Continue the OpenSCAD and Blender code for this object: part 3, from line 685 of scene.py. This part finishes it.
◆ ◆ ◆
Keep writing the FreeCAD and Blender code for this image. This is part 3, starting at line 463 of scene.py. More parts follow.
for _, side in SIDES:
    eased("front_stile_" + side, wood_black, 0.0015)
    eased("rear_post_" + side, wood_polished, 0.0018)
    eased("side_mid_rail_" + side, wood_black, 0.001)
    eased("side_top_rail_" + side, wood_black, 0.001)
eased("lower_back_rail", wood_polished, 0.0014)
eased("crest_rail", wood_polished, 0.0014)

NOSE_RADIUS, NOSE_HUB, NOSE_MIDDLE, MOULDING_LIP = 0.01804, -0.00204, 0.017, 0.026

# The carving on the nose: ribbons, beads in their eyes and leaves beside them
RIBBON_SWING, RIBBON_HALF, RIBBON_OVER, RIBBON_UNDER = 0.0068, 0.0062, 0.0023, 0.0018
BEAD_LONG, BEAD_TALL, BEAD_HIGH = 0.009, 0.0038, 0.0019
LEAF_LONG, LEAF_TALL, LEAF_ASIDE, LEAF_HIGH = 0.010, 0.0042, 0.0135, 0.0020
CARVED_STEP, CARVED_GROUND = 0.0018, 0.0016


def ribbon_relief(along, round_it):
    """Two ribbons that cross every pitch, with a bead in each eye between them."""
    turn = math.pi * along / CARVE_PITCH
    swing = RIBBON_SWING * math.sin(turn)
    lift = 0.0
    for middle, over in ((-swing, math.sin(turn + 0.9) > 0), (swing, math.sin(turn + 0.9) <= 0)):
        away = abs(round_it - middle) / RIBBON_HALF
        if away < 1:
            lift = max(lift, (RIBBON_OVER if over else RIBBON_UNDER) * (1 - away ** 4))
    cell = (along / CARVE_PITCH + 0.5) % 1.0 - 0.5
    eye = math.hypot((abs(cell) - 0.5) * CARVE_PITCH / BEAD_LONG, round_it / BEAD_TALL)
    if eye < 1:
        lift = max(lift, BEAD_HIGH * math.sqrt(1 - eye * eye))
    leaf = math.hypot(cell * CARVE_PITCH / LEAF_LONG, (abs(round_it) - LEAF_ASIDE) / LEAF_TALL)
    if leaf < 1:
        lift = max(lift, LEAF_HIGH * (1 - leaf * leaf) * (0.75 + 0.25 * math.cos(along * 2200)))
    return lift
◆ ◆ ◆
Gather from the entries above all lines that include the string "this".

● **Worked solution**
Continue the OpenSCAD and Blender code for this object: part 3, from line 685 of scene.py. This part finishes it.
Keep writing the FreeCAD and Blender code for this image. This is part 3, starting at line 463 of scene.py. More parts follow.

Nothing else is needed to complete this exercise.